The End Times– A glimpse of life in Turkington Manor

13 Jun

This blog/scattering of my thoughts was originated out of my own desire to write more– not from any belief I hold that my thoughts or life is interesting enough to read about. Therefore, I write each post like no one but myself reads it–which is basically true, and since ranting to yourself is an indicator of mental illness I try to steer clear of such posts.

However, (you had to know there was a however was coming)…. however, life at the illustrious Turkington Manor has gotten so interesting that I felt I had to get it off my chest. For anyone who has missed the unparalleled pleasure of spending anytime in our little nest of an apartment I feel I must share some basic background. The cinder block family housing was built just after the fall of man and hasn’t had much invested in continual maintenance or upkeep in decades, and has recently been scheduled for demolition to make room for new family housing. Currently four units in the building are condemned due to raw sewage overflows due to ongoing plumbing issues. (nice and smelly)! Thankfully, we live on the other end of the building but the lovely leaks have made their way into the shared storage in the basement. I apologize in advance for my stinky winter sweaters in the upcoming months…

Kevin and I had just recently worked the cramps out of our faces from our ‘grin and bare it’ stance on our living conditions, knowing we are in count down mode to our move back to the Peach State. Living in student housing was a decision we made to help us take on as little debt as possible during our time at Asbury. (Taking on student loans in our mid thirties means we will still be paying for them when our children are in college– not quite the college savings plan I had in mind). So little set backs like our bathroom fan making a screeching sound like something dying a painful death, like the window seals all being busted so each bustling breeze or train rumble (we live close to busy tracks) starts the shaking of the panes that has a nice crescendo in the early morning hours, like the paint pealing off the banisters to the degree that if I was a more active parent I should have CB tested for lead poisoning, or like the small waifs of sewage blowing through on the evening breeze were all taken in ‘count down’ stride. Yet, last night when our precious neighbor Courtney Coates came by to tell us of the large and active roach colony right outside our apartment I felt like it could be my last straw. Now our little nest was their nest too– I am not willing to share.

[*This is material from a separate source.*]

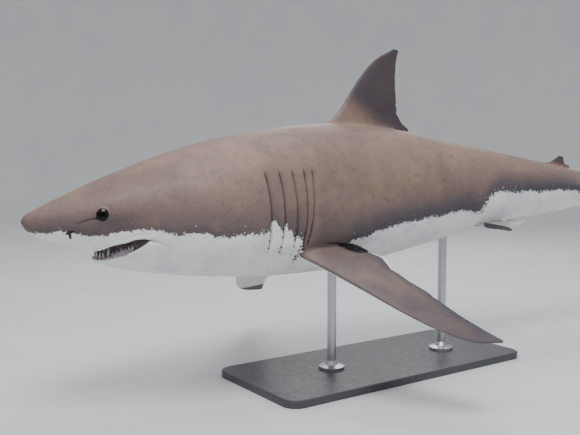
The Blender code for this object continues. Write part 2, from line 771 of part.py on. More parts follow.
def make_tail_fin(parent):
    """Make the crescent tail fin as an upper and a lower lobe."""
    first = STALK_BACK + GAP_UNITS / 2
    stock = loft("tail_fin_stock", [caudal_stock_ring(s) for s in stations_between(first, TAIL_TIP_ROOT, 2)],
                 parent)
    thickness = curve(((-0.05, 1.3), (0.15, 1.05), (0.5, 0.6), (1, 0.16)))
    upper = make_fin("tail_fin_upper_lobe_tool", edge_line(UPPER_LOBE_LEAD), edge_line(UPPER_LOBE_TRAIL),
                     thickness, fin_spans(9, -0.05), upright, parent)
    lower = make_fin("tail_fin_lower_lobe_tool", edge_line(LOWER_LOBE_LEAD), edge_line(LOWER_LOBE_TRAIL),
                     thickness, fin_spans(9, -0.05), upright, parent)
    wide, high = TAIL_ROOM
    corners = ((-wide, -high), (wide, -high), (wide, high), (-wide, high))
    behind = [[place(s, y, z) for y, z in corners] for s in (first, SPINE_END)]
    behind_stalk = cutter(loft("behind_stalk", behind, parent))
    for name, lobe, side in (("tail_fin_upper_lobe", upper, 1), ("tail_fin_lower_lobe", lower, -1)):
        half = duplicate(stock, name)
        boolean(half, lobe, 'UNION')
        boolean(half, half_space(name + "_side", side, parent), 'INTERSECT')
        boolean(half, behind_stalk, 'INTERSECT')
    for tool in (stock, upper, lower):
        cutter(tool)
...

Although I am not afraid of roaches I feel I share most people’s rather strong dislike of them and I was so proud of my barefoot pajama-clad husband as he went into the dark of night to fight a brave but futile battle with the little beasts. Unfortunately, to no avail as they had him outnumbered 100 to one. So today I am sure as I sit here writing this post a kind member of the maintenance staff, who really try to do there best with the old building, will come a spray roach-death juice all around our building and all over my weedy but organic garden.

Will this be the end?

Will this be the last straw of Turkington vs. Barnes?


4 Responses to “The End Times– A glimpse of life in Turkington Manor”

  1. Dan June 13, 2008 at 6:08 pm #

    ah yes, cinder block walls… nothing better, especially if you’re in the midst of a tornado… there’s always the bright side!(joanna and I feel your pain)

  2. KellyLawson22 June 14, 2008 at 3:14 am #

    Sing it with me: I guess it’s better to say… Goodbye to you! This would TOTALLY be the end for me and Turkington. Sorry, guys. I know it’s frustrating… there’s just not much seminary housing that’s really up to par. Blah.

  3. Rebecca (Ramblings by Reba) June 23, 2011 at 9:48 pm #

    Hi… You may be glad to know that Turkington was demolished yesterday — after being used by firemen for practice. :)I lived in Turkington with my family from 1981 to 1986. (I was six when we moved in.) I have warm memories of living there, but that was 30 years ago. When we drove by in March of this year, it was looking REALLY sad. 😦 (I went to Asbury College [now University] from 1993 to 1997, so we get back from time to time.)When we were there in 2009, I took some photos of the building and surroundings. Someone stopped and asked what I was doing. I don't think she was unhappy that I was photographing her home, but wondering why anyone would want to. :)When WAS that building constructed anyway? A LONG time ago, considering we moved in 30 years ago this summer.(I found your blog post by doing a Google search. I live in Snellville, GA, by the way.)